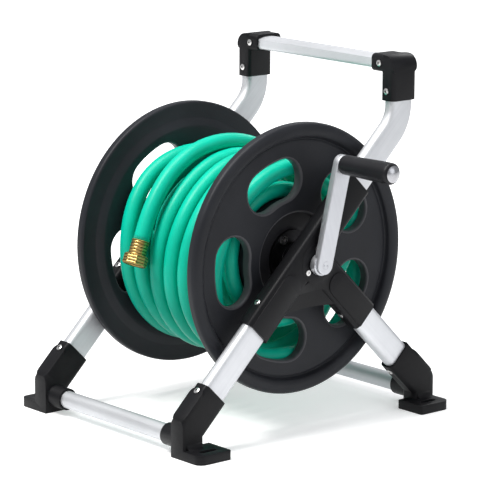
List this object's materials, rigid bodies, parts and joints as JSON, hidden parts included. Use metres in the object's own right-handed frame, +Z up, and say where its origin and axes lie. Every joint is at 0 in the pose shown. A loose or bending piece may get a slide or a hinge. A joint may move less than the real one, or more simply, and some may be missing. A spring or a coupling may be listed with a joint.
{
  "type": "hose reel",
  "caption": "Free-standing garden hose reel: flat-oval tube side frames with a carry handle, windowed flanges, a wound hose and a crank with a turning grip.",
  "frame": {"origin": "on the floor, at the middle of the part's box in X and Y", "axes": "+X along the axle towards the crank, +Y towards the handle, +Z up"},
  "size_m": [0.435, 0.4132, 0.457],
  "materials": {
    "satin_aluminium": "satin anodised, fine lengthwise grain",
    "crank_aluminium": "die cast, satin",
    "frame_plastic": "moulded, fine grain",
    "reel_plastic": "moulded, satin",
    "grip_plastic": "moulded, fine grain",
    "steel": "zinc plated",
    "chrome": "polished",
    "brass": "turned",
    "seal_rubber": "smooth",
    "hose_plastic": "smooth, soft sheen"
  },
  "bodies": {
    "frame": {"front_leg_left": "satin_aluminium", "front_leg_right": "satin_aluminium", "handle_tube_left": "satin_aluminium", "handle_tube_right": "satin_aluminium", "rear_leg_left": "satin_aluminium", "rear_leg_right": "satin_aluminium", "hub_bracket_left": "frame_plastic", "hub_bracket_right": "frame_plastic", "axle_housing_left": "frame_plastic", "axle_housing_right": "frame_plastic", "axle_bush_left": "steel", "axle_bush_right": "steel", "front_foot_left": "frame_plastic", "front_foot_right": "frame_plastic", "rear_foot_left": "frame_plastic", "rear_foot_right": "frame_plastic", "front_cross_tube": "satin_aluminium", "rear_cross_tube": "satin_aluminium", "handle_elbow_left": "frame_plastic", "handle_elbow_right": "frame_plastic", "handle_bar": "satin_aluminium", "elbow_screws": "steel", "foot_screws": "steel", "bracket_screws": "steel", "hub_screws": "steel", "inlet_body": "frame_plastic", "inlet_screws": "steel"},
    "reel": {"flange_left": "reel_plastic", "flange_right": "reel_plastic", "drum": "reel_plastic", "tie_bolts": "steel", "tie_nuts": "steel", "crank_shaft": "steel", "water_spindle": "brass", "spindle_seals": "seal_rubber", "outlet_elbow": "brass", "inner_hose": "hose_plastic", "hose_clamp": "steel", "hose_core": "hose_plastic", "hose_windings": "hose_plastic", "hose_ferrule": "brass", "coupling_stem": "brass", "coupling_washer": "seal_rubber", "crank_arm": "crank_aluminium", "crank_screw": "steel", "grip_bolt": "chrome", "grip_nut": "steel"},
    "grip": {"grip": "grip_plastic"},
    "hose_nut": {"coupling_nut": "brass"}
  },
  "joints": [
    {"name": "reel_spin", "type": "hinge", "parent": "frame", "child": "reel", "pos_m": [-0.03655, 0.0054, 0.212], "axis": [1, 0, 0], "continuous": true},
    {"name": "grip_spin", "type": "hinge", "parent": "reel", "child": "grip", "pos_m": [0.16345, 0.03536, 0.33397], "axis": [1, 0, 0], "continuous": true},
    {"name": "nut_spin", "type": "hinge", "parent": "reel", "child": "hose_nut", "pos_m": [-0.06562, -0.13556, 0.21167], "axis": [0.0589, -0.4015, -0.914], "continuous": true}
  ]
}
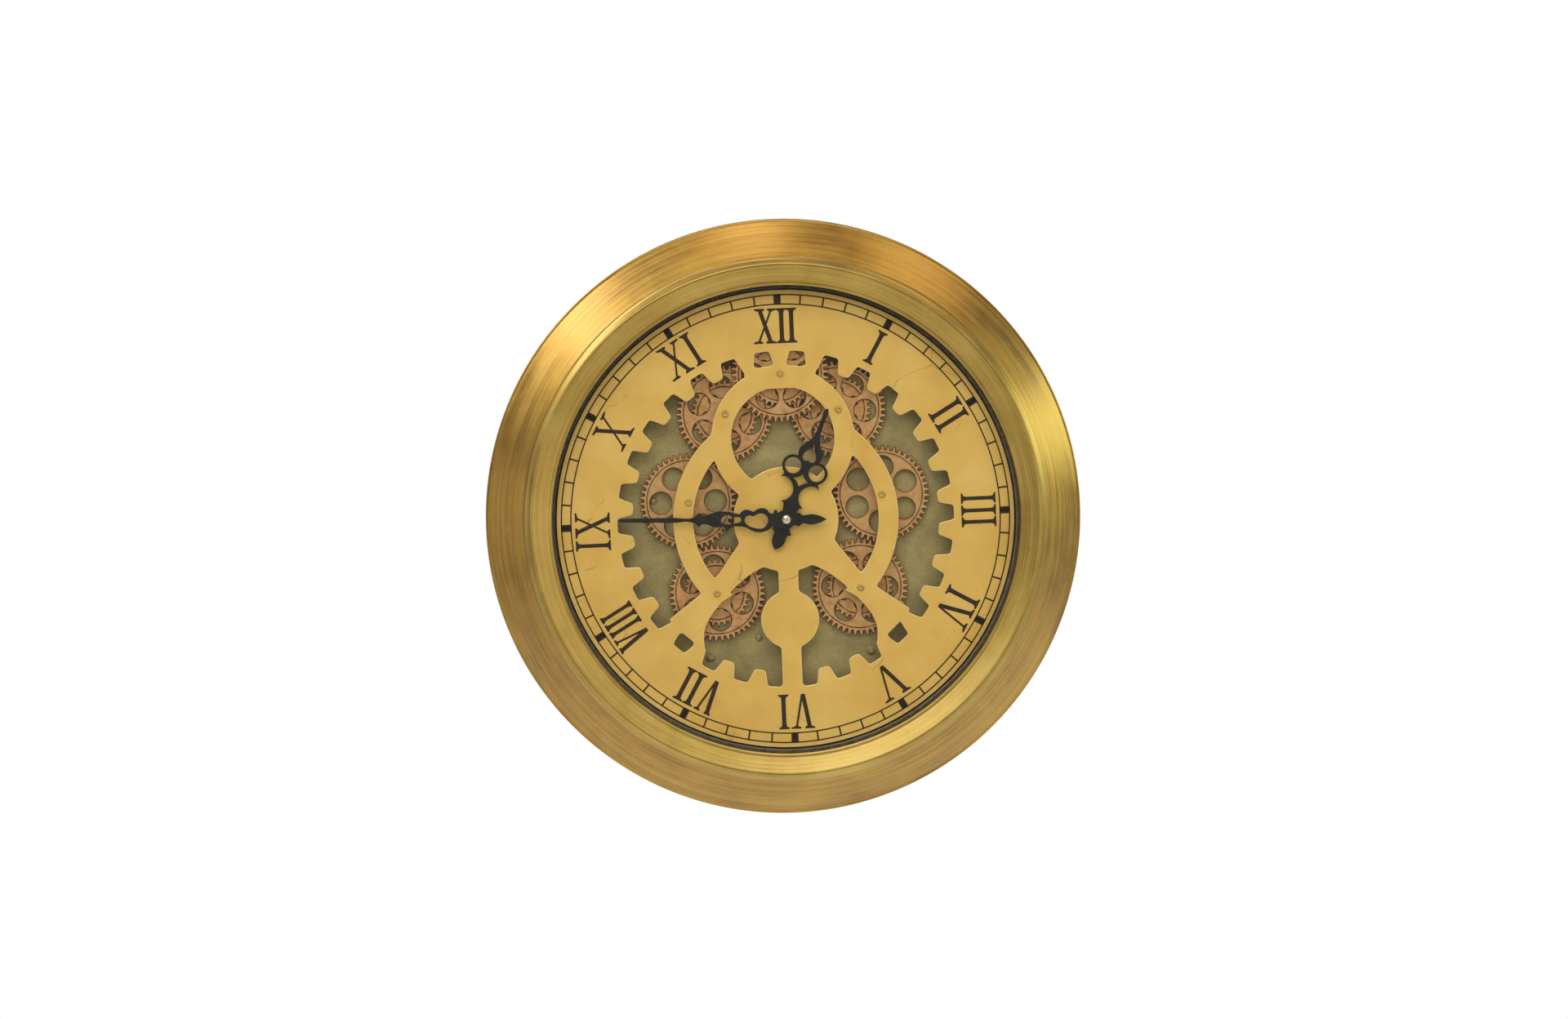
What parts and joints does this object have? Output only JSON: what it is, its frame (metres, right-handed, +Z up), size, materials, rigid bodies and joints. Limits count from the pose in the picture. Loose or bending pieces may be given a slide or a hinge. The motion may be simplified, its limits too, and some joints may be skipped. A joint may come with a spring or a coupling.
{
  "type": "wall clock",
  "caption": "Round brass ship's deck clock with a skeleton dial over copper gears, push-on bezel with glass, spade-style black hands and a quartz movement behind.",
  "frame": {"origin": "centre of the back cover's outer face, on the wall plane", "axes": "+Z up, the dial faces -Y, +X to the viewer's right"},
  "size_m": [0.305, 0.043, 0.305],
  "materials": {
    "brass": "spun and lathe-polished brass, aged, satin",
    "dial_brass": "printed gold lacquered brass sheet with black numerals, fine scratches",
    "copper": "stamped copper-plated sheet with dark patina in the engraved lines",
    "olive_plate": "mottled olive-grey paint, matt",
    "steel": "zinc-plated steel, satin",
    "cap_silver": "polished nickel-plated cap",
    "black_hands": "black stoved paint on stamped steel, satin",
    "rubber": "black-brown rubber, matt",
    "glass": "clear flat mineral glass",
    "black_plastic": "moulded black plastic, fine texture",
    "white_plastic": "moulded natural plastic gear stock",
    "circuit_board": "green solder-masked board",
    "battery_jacket": "plain printed sleeve",
    "coil_wire": "enamelled copper winding, wound tight"
  },
  "bodies": {
    "case": {"case_shell": "brass", "bushing_nut": "brass", "backplate_pillar_1": "brass", "backplate_pillar_2": "brass", "backplate_pillar_3": "brass", "backplate_pillar_4": "brass", "dial_plate": "dial_brass", "backplate": "olive_plate", "dial_drum": "steel", "back_cover": "steel", "hanger_plate": "steel", "cover_screw_1": "steel", "cover_screw_2": "steel", "cover_screw_3": "steel", "cover_screw_4": "steel", "arbor_top": "steel", "arbor_left_side": "steel", "arbor_left_upper": "steel", "arbor_left_lower": "steel", "arbor_right_side": "steel", "arbor_right_upper": "steel", "arbor_right_lower": "steel", "stator": "steel", "contact_positive": "steel", "contact_negative": "steel", "movement_case": "black_plastic", "movement_cover": "black_plastic", "circuit_board": "circuit_board", "battery": "battery_jacket", "coil": "coil_wire"},
    "bezel_unit": {"bezel": "brass", "glass": "glass", "glass_gasket": "rubber", "glass_retaining_ring": "brass"},
    "minute_unit": {"minute_hand": "black_hands", "hand_cap": "cap_silver", "centre_wheel": "white_plastic"},
    "hour_unit": {"hour_hand": "black_hands", "hour_wheel": "white_plastic"},
    "minute_wheel_unit": {"minute_wheel": "white_plastic"},
    "set_knob_unit": {"set_knob": "white_plastic"},
    "rotor_unit": {"rotor": "steel"},
    "intermediate_unit": {"intermediate_wheel": "white_plastic"},
    "fourth_unit": {"fourth_wheel": "white_plastic"},
    "third_unit": {"third_wheel": "white_plastic"},
    "gear_top_unit": {"gear_top": "copper", "rear_gear_top": "copper"},
    "gear_left_side_unit": {"gear_left_side": "copper"},
    "gear_left_upper_unit": {"gear_left_upper": "copper", "rear_gear_left_upper": "copper"},
    "gear_left_lower_unit": {"gear_left_lower": "copper", "rear_gear_left_lower": "copper"},
    "gear_right_side_unit": {"gear_right_side": "copper"},
    "gear_right_upper_unit": {"gear_right_upper": "copper", "rear_gear_right_upper": "copper"},
    "gear_right_lower_unit": {"gear_right_lower": "copper", "rear_gear_right_lower": "copper"}
  },
  "joints": [
    {"name": "bezel_pull", "type": "slide", "parent": "case", "child": "bezel_unit", "axis": [0, -1, 0], "range_m": [0, 0.012]},
    {"name": "minute_hand_turn", "type": "hinge", "parent": "case", "child": "minute_unit", "pos_m": [0, 0, 0], "axis": [0, 1, 0], "continuous": true},
    {"name": "hour_hand_turn", "type": "hinge", "parent": "case", "child": "hour_unit", "pos_m": [0, 0, 0], "axis": [0, 1, 0], "continuous": true},
    {"name": "minute_wheel_turn", "type": "hinge", "parent": "case", "child": "minute_wheel_unit", "pos_m": [-0.00892, 0, 0.00515], "axis": [0, 1, 0], "continuous": true},
    {"name": "set_knob_turn", "type": "hinge", "parent": "case", "child": "set_knob_unit", "pos_m": [-0.01784, 0, 0.0103], "axis": [0, 1, 0], "continuous": true},
    {"name": "intermediate_wheel_turn", "type": "hinge", "parent": "case", "child": "intermediate_unit", "pos_m": [0.00089, 0, 0.01645], "axis": [0, 1, 0], "continuous": true},
    {"name": "rotor_turn", "type": "hinge", "parent": "case", "child": "rotor_unit", "pos_m": [-0.00541, 0, 0.01645], "axis": [0, 1, 0], "continuous": true},
    {"name": "fourth_wheel_turn", "type": "hinge", "parent": "case", "child": "fourth_unit", "pos_m": [0.00847, 0, 0.01511], "axis": [0, 1, 0], "continuous": true},
    {"name": "third_wheel_turn", "type": "hinge", "parent": "case", "child": "third_unit", "pos_m": [0.00991, 0, 0.00694], "axis": [0, 1, 0], "continuous": true},
    {"name": "gear_top_turn", "type": "hinge", "parent": "case", "child": "gear_top_unit", "pos_m": [0, 0, 0.0736], "axis": [0, 1, 0], "continuous": true},
    {"name": "gear_left_side_turn", "type": "hinge", "parent": "case", "child": "gear_left_side_unit", "pos_m": [-0.0489, 0, 0.0105], "axis": [0, 1, 0], "continuous": true},
    {"name": "gear_left_upper_turn", "type": "hinge", "parent": "case", "child": "gear_left_upper_unit", "pos_m": [-0.02856, 0, 0.05431], "axis": [0, 1, 0], "continuous": true},
    {"name": "gear_left_lower_turn", "type": "hinge", "parent": "case", "child": "gear_left_lower_unit", "pos_m": [-0.03624, 0, -0.03611], "axis": [0, 1, 0], "continuous": true},
    {"name": "gear_right_side_turn", "type": "hinge", "parent": "case", "child": "gear_right_side_unit", "pos_m": [0.0489, 0, 0.0105], "axis": [0, 1, 0], "continuous": true},
    {"name": "gear_right_upper_turn", "type": "hinge", "parent": "case", "child": "gear_right_upper_unit", "pos_m": [0.02856, 0, 0.05431], "axis": [0, 1, 0], "continuous": true},
    {"name": "gear_right_lower_turn", "type": "hinge", "parent": "case", "child": "gear_right_lower_unit", "pos_m": [0.03624, 0, -0.03611], "axis": [0, 1, 0], "continuous": true}
  ],
  "couplings": [
    {"joint": "hour_hand_turn", "follows": "minute_hand_turn", "ratio": 0.083333},
    {"joint": "minute_wheel_turn", "follows": "minute_hand_turn", "ratio": -0.33333},
    {"joint": "set_knob_turn", "follows": "minute_hand_turn", "ratio": 1},
    {"joint": "intermediate_wheel_turn", "follows": "rotor_turn", "ratio": -0.13333},
    {"joint": "fourth_wheel_turn", "follows": "rotor_turn", "ratio": 0.033333},
    {"joint": "third_wheel_turn", "follows": "rotor_turn", "ratio": -0.0044444},
    {"joint": "gear_left_upper_turn", "follows": "gear_left_side_turn", "ratio": -1},
    {"joint": "gear_left_lower_turn", "follows": "gear_left_side_turn", "ratio": -1},
    {"joint": "gear_right_upper_turn", "follows": "gear_right_side_turn", "ratio": -1},
    {"joint": "gear_right_lower_turn", "follows": "gear_right_side_turn", "ratio": -1}
  ]
}
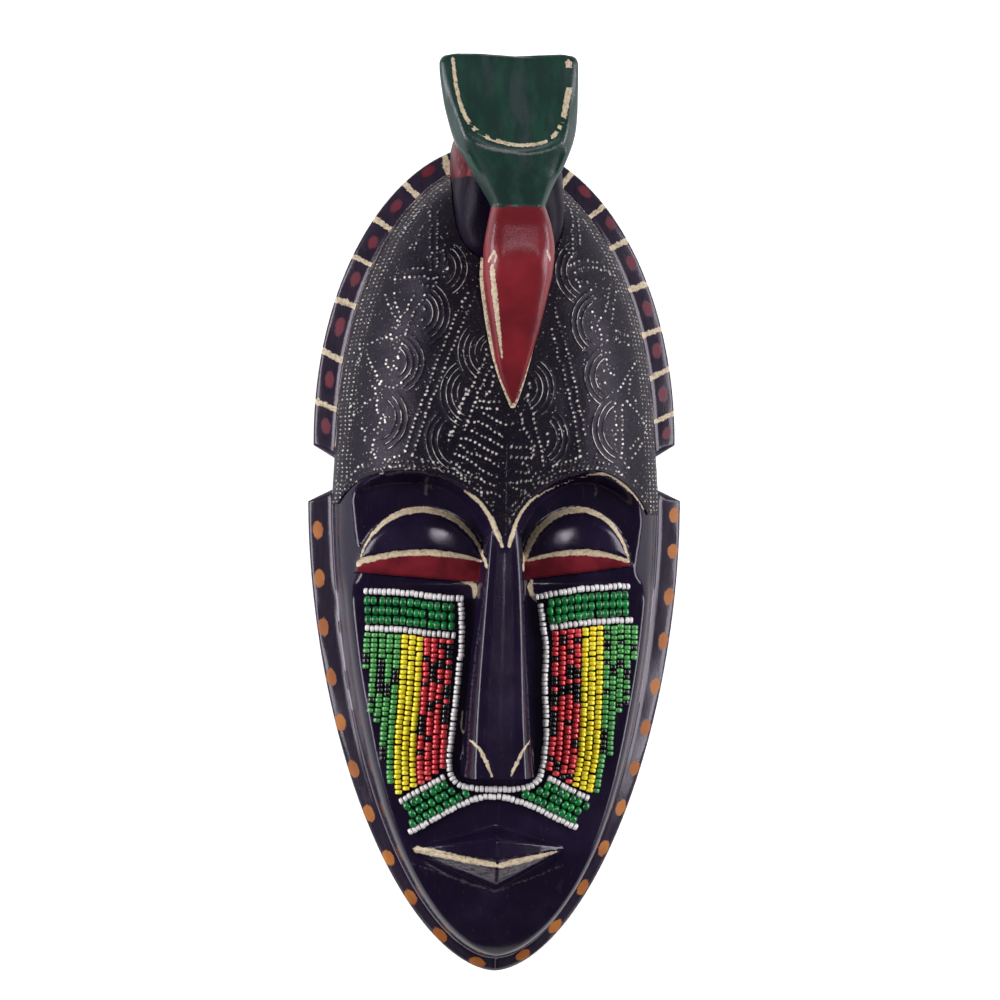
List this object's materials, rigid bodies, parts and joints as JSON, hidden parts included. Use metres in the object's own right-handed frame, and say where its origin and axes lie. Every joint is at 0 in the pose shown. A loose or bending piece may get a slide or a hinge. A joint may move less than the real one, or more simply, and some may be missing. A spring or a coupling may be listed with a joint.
{
  "type": "carved wooden mask",
  "caption": "Carved wooden wall mask with closed eyes, a parrot over the crown, an embossed metal sheet on the forehead and glass bead strings on the cheeks.",
  "frame": {"origin": "under the middle of the bounding box, on the plane that the mask's back rim lies on", "axes": "+Z out of the face, +Y from the chin to the crown, +X to the viewer's right"},
  "size_m": [0.1734, 0.415, 0.107],
  "materials": {
    "carved_wood": "near-black paint, semi-gloss, with red, green, ochre and cream paint",
    "dark_sheet": "embossed and blackened, rubbed bright on the raised dots",
    "white_beads": "opaque white glass, glossy",
    "green_beads": "green glass, glossy",
    "yellow_beads": "opaque yellow glass, glossy",
    "red_beads": "opaque red and black glass, glossy"
  },
  "bodies": {
    "root": {"carved_wood": "carved_wood", "forehead_sheet": "dark_sheet", "left_top_white": "white_beads", "left_row_1": "green_beads", "left_row_2": "green_beads", "left_row_3": "green_beads", "left_low_white": "white_beads", "left_column_1": "green_beads", "left_column_2": "green_beads", "left_column_3": "green_beads", "left_column_4": "green_beads", "left_column_5": "green_beads", "left_column_6": "yellow_beads", "left_column_7": "yellow_beads", "left_column_8": "yellow_beads", "left_column_9": "red_beads", "left_column_10": "red_beads", "left_column_11": "red_beads", "left_column_12": "red_beads", "left_band_white": "white_beads", "left_band_row_1": "green_beads", "left_band_row_2": "green_beads", "left_band_row_3": "green_beads", "right_top_white": "white_beads", "right_row_1": "green_beads", "right_row_2": "green_beads", "right_row_3": "green_beads", "right_low_white": "white_beads", "right_column_1": "red_beads", "right_column_2": "red_beads", "right_column_3": "red_beads", "right_column_4": "red_beads", "right_column_5": "yellow_beads", "right_column_6": "yellow_beads", "right_column_7": "yellow_beads", "right_column_8": "green_beads", "right_column_9": "green_beads", "right_column_10": "green_beads", "right_column_11": "green_beads", "right_column_12": "green_beads", "right_band_white": "white_beads", "right_band_row_1": "green_beads", "right_band_row_2": "green_beads", "right_band_row_3": "green_beads", "nose_string": "white_beads", "lip_string": "white_beads"}
  },
  "joints": []
}
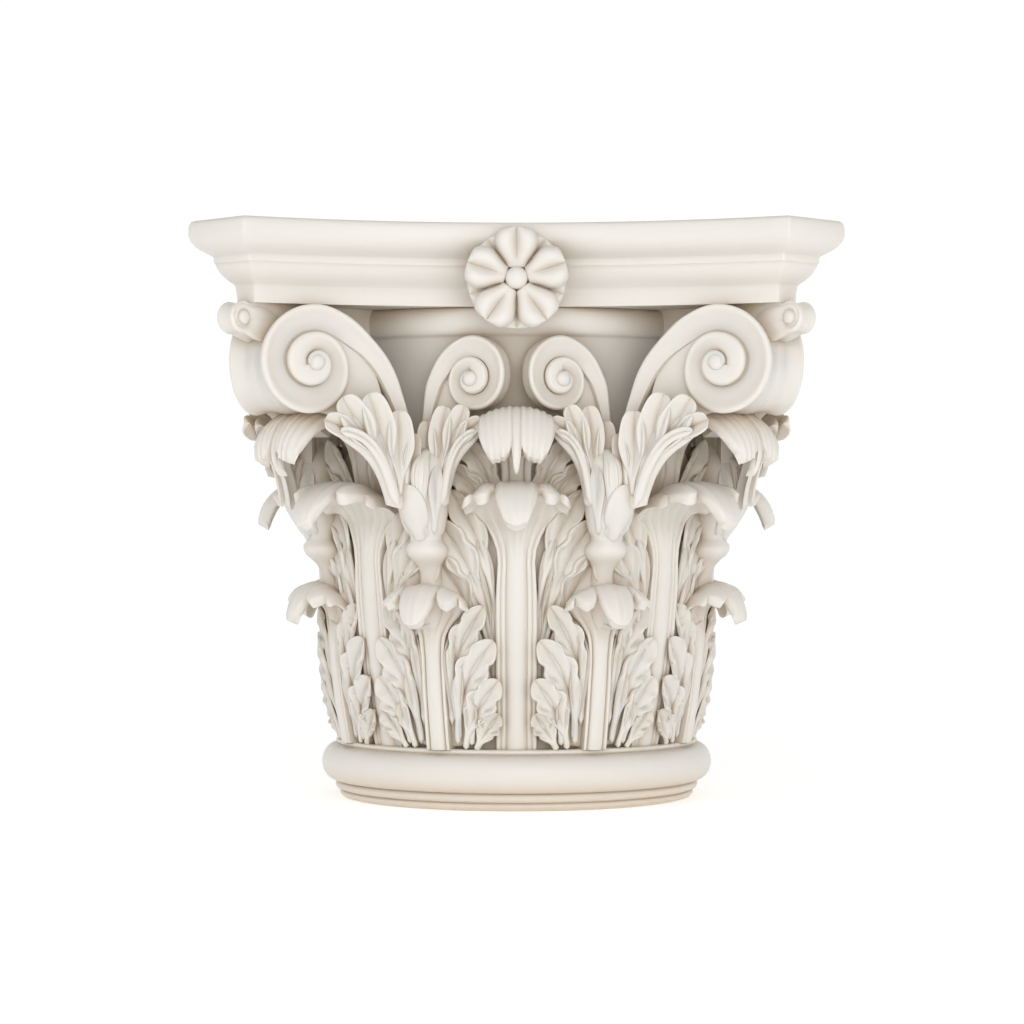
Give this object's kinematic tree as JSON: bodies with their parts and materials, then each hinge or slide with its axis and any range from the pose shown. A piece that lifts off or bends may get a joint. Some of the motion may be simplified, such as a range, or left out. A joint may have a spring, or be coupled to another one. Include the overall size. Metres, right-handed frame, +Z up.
{
  "type": "corinthian capital",
  "caption": "Carved marble Corinthian capital with acanthus leaves, corner volutes, helices and a concave abacus, for the top of a column.",
  "frame": {"origin": "centre of the round underside, where the capital sits on the column's shaft", "axes": "+Z up along the column's axis; -Y towards the face seen in the picture; +X to that face's right"},
  "size_m": [0.602, 0.602, 0.548],
  "materials": {
    "marble": "satin"
  },
  "bodies": {
    "root": {"capital": "marble"}
  },
  "joints": []
}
■ ■ ■
Copy out each line of the entries that holds "picture".

What parts and joints does this object have? Output only JSON: what it is, its frame (metres, right-handed, +Z up), size, materials, rigid bodies and joints. Limits count from the pose in the picture. Loose or bending pieces may be given a slide or a hinge. The motion may be simplified, its limits too, and some joints may be skipped. A joint may come with a spring or a coupling.
  "frame": {"origin": "centre of the round underside, where the capital sits on the column's shaft", "axes": "+Z up along the column's axis; -Y towards the face seen in the picture; +X to that face's right"},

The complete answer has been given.